→ **TASK DIRECTIONS**
Copy every line, exactly and only, from the line containing "pan_body();" to the line containing "bpy.context.scene.collection.objects.link(empty)", both lines included.

########

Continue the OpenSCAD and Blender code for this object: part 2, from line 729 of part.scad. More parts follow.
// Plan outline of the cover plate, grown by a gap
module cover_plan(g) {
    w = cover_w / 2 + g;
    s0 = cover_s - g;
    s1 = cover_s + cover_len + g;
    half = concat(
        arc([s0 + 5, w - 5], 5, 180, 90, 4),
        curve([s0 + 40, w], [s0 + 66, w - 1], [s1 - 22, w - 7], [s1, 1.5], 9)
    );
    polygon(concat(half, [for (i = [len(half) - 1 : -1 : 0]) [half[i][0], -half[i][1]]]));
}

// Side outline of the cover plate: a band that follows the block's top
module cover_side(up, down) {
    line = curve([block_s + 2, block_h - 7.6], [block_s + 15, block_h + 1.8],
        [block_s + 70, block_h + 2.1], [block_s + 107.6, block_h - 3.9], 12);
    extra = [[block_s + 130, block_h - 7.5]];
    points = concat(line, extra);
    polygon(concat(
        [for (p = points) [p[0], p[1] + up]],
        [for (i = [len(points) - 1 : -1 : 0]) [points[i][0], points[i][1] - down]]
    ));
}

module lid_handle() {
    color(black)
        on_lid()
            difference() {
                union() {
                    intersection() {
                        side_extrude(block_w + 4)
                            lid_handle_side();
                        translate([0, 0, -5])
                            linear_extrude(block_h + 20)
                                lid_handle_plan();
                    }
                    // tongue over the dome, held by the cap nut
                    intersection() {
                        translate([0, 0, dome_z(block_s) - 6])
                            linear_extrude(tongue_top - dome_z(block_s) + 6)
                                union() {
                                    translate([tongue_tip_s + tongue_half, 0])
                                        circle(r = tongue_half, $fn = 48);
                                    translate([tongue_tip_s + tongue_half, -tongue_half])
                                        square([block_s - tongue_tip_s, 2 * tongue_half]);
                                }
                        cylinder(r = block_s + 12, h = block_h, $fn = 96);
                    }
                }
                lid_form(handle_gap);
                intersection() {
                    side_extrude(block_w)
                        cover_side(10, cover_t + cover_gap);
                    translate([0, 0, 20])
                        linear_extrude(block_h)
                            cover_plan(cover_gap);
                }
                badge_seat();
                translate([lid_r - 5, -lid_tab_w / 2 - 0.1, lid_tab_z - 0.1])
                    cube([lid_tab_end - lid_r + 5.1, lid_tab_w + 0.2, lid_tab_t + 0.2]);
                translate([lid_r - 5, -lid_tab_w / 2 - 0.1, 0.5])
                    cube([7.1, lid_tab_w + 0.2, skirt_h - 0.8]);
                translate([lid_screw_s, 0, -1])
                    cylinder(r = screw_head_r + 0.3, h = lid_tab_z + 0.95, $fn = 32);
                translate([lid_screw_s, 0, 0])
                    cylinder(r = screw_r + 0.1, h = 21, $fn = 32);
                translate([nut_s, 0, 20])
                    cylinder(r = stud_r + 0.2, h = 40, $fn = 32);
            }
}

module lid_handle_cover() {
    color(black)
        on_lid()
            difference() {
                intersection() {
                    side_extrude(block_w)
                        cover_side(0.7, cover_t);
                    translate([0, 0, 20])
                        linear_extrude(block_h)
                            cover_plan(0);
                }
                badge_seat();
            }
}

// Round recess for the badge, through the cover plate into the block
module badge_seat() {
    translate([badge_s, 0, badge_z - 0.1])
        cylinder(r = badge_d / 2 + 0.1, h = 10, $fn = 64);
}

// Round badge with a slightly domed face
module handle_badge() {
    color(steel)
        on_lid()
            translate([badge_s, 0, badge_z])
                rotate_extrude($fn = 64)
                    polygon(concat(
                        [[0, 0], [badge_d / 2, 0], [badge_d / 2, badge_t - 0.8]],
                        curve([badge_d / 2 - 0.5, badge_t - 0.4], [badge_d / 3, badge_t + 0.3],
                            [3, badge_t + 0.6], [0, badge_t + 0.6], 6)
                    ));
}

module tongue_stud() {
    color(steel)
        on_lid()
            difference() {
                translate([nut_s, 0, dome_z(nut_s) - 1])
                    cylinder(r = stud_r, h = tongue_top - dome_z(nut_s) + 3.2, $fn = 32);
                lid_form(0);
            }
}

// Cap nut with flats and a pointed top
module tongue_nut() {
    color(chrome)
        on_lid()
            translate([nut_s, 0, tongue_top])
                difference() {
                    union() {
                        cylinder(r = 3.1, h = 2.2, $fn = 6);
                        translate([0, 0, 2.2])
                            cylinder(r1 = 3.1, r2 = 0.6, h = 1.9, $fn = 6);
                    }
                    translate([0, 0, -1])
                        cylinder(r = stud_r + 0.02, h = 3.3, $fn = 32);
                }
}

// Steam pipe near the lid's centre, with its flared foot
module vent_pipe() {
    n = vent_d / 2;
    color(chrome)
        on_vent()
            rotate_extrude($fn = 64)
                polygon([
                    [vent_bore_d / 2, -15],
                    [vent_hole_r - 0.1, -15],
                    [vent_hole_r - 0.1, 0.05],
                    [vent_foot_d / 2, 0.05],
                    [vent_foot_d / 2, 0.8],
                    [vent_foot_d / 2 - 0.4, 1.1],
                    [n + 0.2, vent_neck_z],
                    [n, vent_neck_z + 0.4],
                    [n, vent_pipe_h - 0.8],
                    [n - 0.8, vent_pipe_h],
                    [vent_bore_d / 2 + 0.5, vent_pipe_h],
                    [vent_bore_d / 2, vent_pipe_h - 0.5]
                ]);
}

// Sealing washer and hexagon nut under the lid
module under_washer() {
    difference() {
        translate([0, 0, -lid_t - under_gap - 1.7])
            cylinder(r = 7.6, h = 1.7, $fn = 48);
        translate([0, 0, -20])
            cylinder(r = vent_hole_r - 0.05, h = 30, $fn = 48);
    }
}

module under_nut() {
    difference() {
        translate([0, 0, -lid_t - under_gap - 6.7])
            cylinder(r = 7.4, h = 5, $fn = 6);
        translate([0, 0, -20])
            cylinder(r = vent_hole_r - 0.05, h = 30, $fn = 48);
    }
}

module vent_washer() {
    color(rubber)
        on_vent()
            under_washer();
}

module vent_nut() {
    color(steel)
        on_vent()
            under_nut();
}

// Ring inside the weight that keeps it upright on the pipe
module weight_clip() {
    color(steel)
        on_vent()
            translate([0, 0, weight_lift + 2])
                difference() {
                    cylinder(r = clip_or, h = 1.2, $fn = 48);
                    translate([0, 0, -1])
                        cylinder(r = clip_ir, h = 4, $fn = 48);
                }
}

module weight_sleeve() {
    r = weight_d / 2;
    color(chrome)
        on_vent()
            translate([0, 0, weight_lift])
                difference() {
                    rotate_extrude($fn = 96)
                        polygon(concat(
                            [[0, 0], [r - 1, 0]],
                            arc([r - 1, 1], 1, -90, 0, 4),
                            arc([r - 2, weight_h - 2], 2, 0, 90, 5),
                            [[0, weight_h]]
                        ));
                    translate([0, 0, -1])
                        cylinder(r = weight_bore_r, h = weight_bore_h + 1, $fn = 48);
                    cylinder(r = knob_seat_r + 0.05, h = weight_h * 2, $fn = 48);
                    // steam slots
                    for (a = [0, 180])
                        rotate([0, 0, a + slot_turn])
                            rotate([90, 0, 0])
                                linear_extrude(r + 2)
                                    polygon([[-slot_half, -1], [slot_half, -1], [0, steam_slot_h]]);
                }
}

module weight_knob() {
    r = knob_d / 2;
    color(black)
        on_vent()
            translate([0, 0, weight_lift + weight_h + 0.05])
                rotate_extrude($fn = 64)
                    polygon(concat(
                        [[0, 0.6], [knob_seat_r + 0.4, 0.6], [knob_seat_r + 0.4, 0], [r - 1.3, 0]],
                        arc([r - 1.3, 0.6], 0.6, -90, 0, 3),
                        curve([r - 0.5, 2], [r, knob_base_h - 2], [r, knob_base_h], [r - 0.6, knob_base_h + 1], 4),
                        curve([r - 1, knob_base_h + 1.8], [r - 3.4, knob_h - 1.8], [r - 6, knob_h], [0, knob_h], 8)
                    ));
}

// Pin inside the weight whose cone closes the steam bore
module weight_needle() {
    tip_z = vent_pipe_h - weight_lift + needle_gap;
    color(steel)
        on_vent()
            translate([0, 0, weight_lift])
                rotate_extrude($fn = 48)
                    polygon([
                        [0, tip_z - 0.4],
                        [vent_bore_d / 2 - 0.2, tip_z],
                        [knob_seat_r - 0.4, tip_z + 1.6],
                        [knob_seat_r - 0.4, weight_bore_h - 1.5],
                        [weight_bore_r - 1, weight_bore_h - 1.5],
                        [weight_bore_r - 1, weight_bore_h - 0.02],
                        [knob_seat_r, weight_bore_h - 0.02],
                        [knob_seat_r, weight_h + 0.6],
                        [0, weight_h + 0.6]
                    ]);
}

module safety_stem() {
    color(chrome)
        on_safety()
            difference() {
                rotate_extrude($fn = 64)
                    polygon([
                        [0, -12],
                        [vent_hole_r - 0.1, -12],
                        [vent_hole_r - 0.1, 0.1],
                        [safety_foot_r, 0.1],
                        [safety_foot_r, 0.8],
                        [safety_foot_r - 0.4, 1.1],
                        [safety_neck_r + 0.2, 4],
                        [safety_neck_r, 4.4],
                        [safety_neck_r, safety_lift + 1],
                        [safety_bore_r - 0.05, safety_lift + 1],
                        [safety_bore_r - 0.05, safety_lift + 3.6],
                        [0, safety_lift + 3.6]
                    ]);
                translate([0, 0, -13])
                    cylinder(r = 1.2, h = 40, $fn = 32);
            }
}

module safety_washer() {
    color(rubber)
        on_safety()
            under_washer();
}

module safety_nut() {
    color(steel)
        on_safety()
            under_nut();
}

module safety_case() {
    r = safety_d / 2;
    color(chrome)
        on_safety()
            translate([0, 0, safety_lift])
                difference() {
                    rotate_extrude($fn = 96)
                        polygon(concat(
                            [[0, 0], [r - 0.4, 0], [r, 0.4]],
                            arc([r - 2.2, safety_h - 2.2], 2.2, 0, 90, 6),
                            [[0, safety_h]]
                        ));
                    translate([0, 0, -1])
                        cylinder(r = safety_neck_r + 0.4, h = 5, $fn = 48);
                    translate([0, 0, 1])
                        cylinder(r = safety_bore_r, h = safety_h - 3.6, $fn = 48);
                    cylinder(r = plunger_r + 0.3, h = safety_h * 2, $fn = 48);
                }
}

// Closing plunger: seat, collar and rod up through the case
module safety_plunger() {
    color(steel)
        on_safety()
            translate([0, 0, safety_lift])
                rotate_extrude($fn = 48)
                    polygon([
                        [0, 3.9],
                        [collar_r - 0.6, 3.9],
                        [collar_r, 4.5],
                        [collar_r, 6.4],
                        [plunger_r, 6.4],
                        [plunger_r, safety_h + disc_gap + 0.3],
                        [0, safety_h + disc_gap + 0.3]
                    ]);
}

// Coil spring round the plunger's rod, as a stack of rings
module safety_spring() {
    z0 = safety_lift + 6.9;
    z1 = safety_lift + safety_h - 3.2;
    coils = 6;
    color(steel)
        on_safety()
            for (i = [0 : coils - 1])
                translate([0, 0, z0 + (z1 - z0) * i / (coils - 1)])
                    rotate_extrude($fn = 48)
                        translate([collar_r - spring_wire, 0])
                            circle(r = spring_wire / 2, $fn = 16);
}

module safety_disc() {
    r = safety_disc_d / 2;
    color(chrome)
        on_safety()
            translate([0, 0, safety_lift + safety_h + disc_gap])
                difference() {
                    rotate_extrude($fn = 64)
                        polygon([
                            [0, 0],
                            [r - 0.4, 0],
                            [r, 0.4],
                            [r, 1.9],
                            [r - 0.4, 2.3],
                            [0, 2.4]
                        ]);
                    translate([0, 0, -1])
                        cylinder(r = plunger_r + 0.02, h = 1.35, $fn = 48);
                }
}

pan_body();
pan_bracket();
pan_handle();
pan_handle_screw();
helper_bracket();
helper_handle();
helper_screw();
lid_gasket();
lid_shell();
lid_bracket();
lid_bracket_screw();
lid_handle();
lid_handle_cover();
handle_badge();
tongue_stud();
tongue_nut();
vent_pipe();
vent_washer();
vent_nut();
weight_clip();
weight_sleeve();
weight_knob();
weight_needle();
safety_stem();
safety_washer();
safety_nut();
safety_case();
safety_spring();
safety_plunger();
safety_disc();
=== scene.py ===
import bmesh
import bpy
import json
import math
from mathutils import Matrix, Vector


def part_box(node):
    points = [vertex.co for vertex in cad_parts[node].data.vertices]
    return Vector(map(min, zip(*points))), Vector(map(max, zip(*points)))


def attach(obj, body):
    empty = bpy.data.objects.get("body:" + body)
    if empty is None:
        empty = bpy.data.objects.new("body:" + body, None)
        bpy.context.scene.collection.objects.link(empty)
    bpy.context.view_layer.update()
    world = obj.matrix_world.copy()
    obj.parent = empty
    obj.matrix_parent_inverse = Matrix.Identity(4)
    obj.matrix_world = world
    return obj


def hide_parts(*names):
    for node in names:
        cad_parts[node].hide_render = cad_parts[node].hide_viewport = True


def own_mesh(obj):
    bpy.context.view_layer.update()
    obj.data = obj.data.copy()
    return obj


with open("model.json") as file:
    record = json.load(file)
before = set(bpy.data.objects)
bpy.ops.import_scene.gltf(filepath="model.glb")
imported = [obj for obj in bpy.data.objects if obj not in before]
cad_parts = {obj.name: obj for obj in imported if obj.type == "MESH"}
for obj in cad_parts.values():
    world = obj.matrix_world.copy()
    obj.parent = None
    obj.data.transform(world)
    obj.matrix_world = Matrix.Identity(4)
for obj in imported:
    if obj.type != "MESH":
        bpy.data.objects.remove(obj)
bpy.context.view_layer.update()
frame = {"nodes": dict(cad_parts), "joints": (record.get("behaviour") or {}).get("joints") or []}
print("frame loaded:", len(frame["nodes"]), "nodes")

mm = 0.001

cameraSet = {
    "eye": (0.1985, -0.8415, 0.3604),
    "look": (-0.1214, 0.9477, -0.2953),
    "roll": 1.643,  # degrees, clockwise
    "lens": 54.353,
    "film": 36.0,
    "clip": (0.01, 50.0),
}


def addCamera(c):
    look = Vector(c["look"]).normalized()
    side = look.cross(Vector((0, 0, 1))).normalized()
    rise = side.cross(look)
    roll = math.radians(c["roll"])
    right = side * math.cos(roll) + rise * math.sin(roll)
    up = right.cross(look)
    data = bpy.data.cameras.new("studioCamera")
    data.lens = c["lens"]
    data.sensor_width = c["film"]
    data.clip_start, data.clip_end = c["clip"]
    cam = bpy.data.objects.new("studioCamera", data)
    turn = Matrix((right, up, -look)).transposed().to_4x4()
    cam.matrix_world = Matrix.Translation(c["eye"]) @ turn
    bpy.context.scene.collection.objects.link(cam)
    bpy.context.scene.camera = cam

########

→ **SOLUTION FOR THIS PROBLEM**
pan_body();
pan_bracket();
pan_handle();
pan_handle_screw();
helper_bracket();
helper_handle();
helper_screw();
lid_gasket();
lid_shell();
lid_bracket();
lid_bracket_screw();
lid_handle();
lid_handle_cover();
handle_badge();
tongue_stud();
tongue_nut();
vent_pipe();
vent_washer();
vent_nut();
weight_clip();
weight_sleeve();
weight_knob();
weight_needle();
safety_stem();
safety_washer();
safety_nut();
safety_case();
safety_spring();
safety_plunger();
safety_disc();
=== scene.py ===
import bmesh
import bpy
import json
import math
from mathutils import Matrix, Vector


def part_box(node):
    points = [vertex.co for vertex in cad_parts[node].data.vertices]
    return Vector(map(min, zip(*points))), Vector(map(max, zip(*points)))


def attach(obj, body):
    empty = bpy.data.objects.get("body:" + body)
    if empty is None:
        empty = bpy.data.objects.new("body:" + body, None)
        bpy.context.scene.collection.objects.link(empty)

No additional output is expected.